The rout in Chinese equities triggered renewed sell in the metals, leading copper, aluminium and nickel sank to fresh multi-year lows while lead and zinc both touched their lowest in two months. Heavy turnover was seen across the day with some 27,829 lots of copper changed hands on Select by the close.
Despite the weakness the metals recovered back from their lows as comments from Federal Reserve Bank of Dallas President Fisher appeared to sooth some of the ruffled feathers. Leading the metals to finish down a net 1.8% by the close. The precious metals were off a net 2.2% by the close.
Fisher said investors shouldn’t overreact to the Fed’s plans to reduce the pace of asset purchases, suggesting investors behaved like “feral hogs” in response to Bernanke’s comments last week.

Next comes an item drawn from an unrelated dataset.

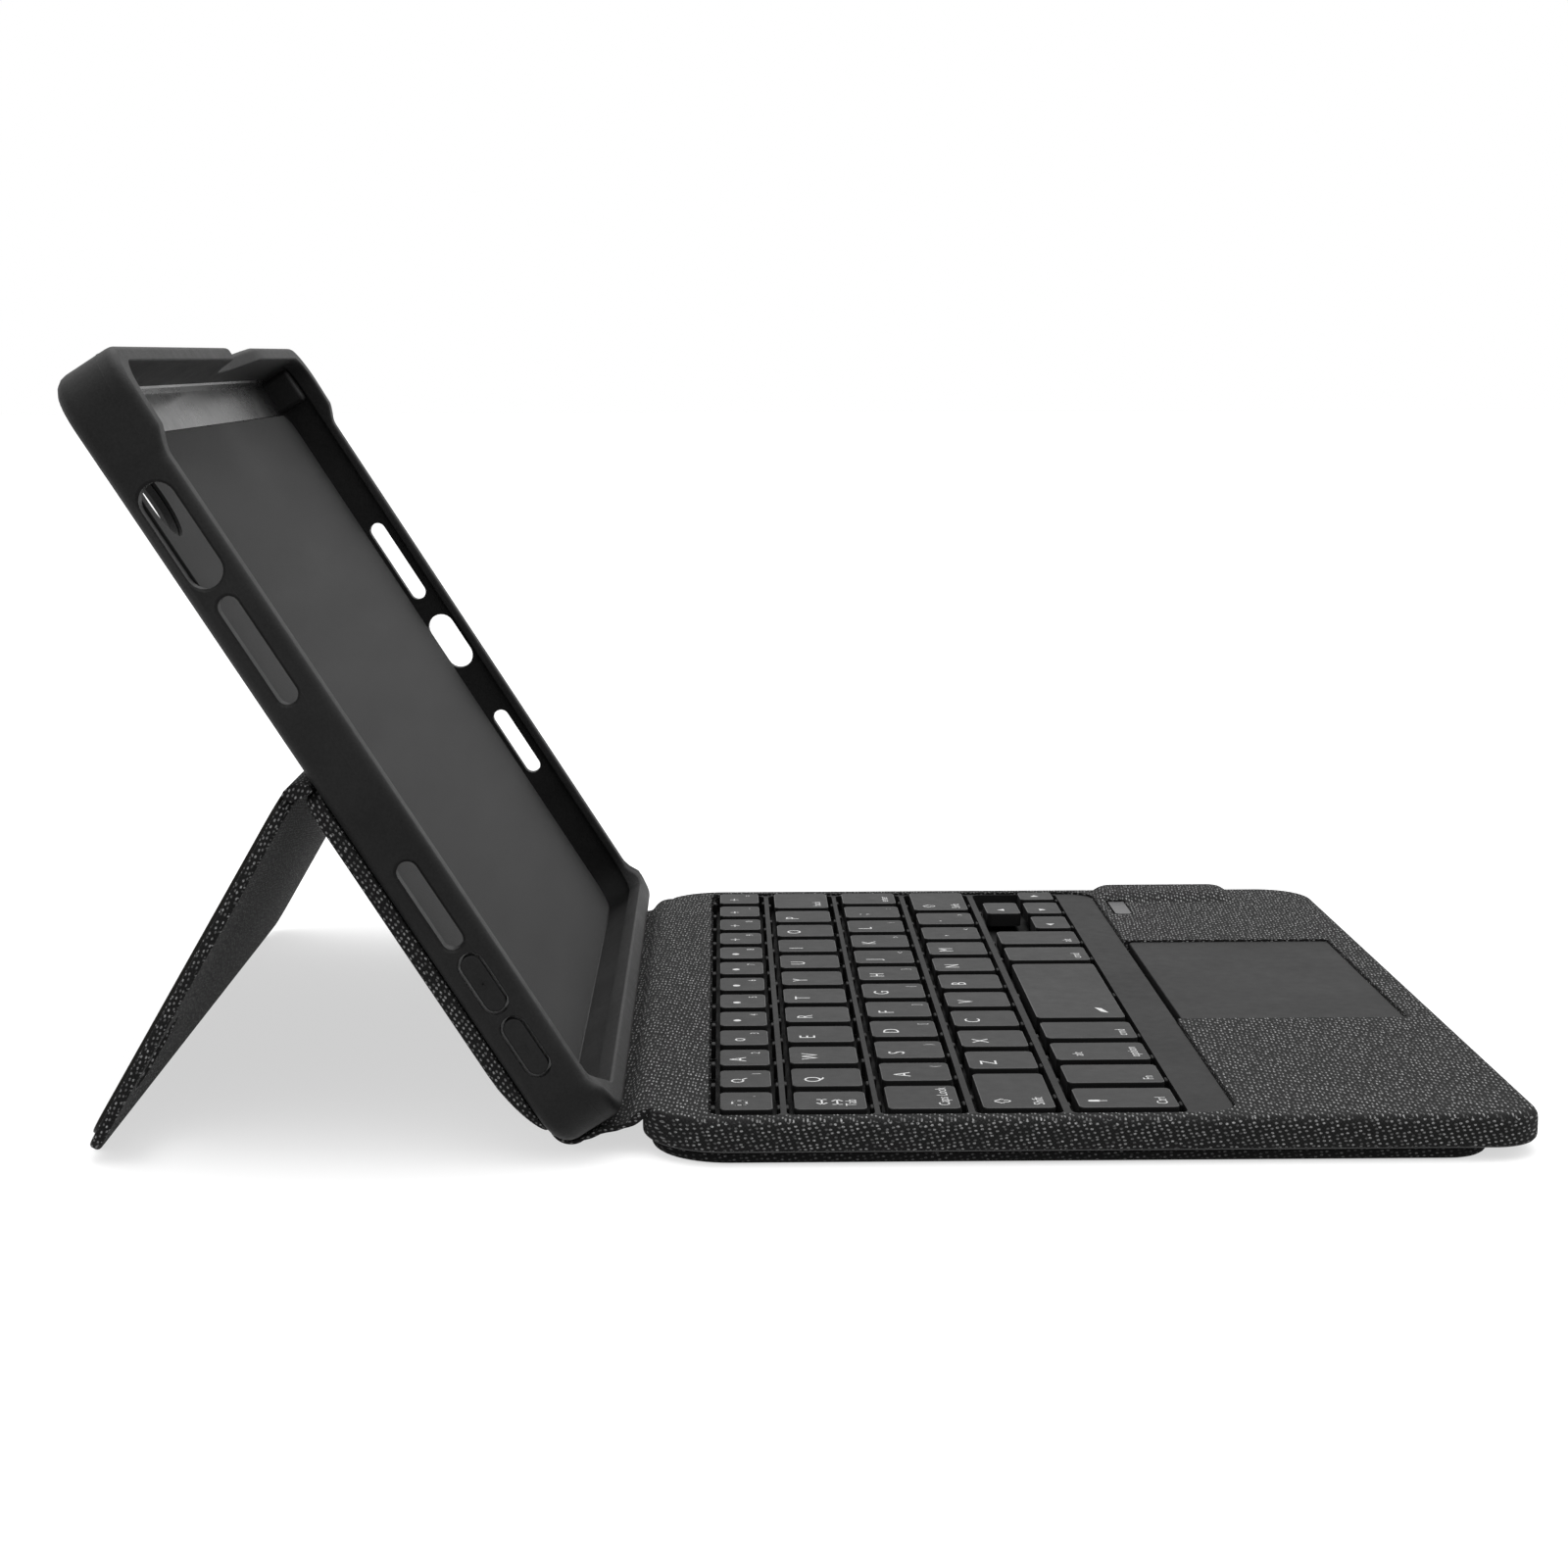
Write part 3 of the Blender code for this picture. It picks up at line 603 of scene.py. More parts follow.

In wider market the Dow stood down 0.9% by the close, have been down as much as 1.7%. The Dollar Index was up 0.5% at the day’s peak but eased in response to Fisher’s comment, settling little changed on the day.
Markets overnight have continued the broadly negative tone with the Shanghai Shenzhen CSI 300 off a further 2.1% at the time of writing; the Nikkei is off 1.8% while the HSI is up 0.2%. The metals have seen a somewhat more mixed start with copper off around 0.2% as of 07:20 with 7,859 lots changing hands on Select; gold is off 0.1% while the PGM have edged higher on bargain hunting.
While conditions in China remain a major feature players today will likely pay close attention to the days data releases, which predominantly focus on the US and will be used to gauge the Fed’s tapering view.
Of particular focus will by the Conference Board Consumer Confidence reading, forecast at 75.6, Durable Goods Orders and New Homes Sales, which are expected to improve to a pace of 462,000 units from the 454,000 in May. The days other data includes the S&P/CS HPI, House Price Index and Richmond Manufacturing Index.
While oversold the question now is whether the metals have reached a level sufficient to entice significant buying interest? However, given the potential credit issues facing China, recent economic indicators from the country and need to cover margin requirements we maintain a bearish outlook short-term.
Should copper close below the October ’11 low ($6,635/t) we could see a deeper move to the $6,300-6,400/t area initially although the October 2010 low of $6,037.50/t could come into play. Gold meanwhile is homing in on the $1,250/oz level although there could be a move to $1,087/oz – the 50% retracement level from the 1999 low to the September 2011 high.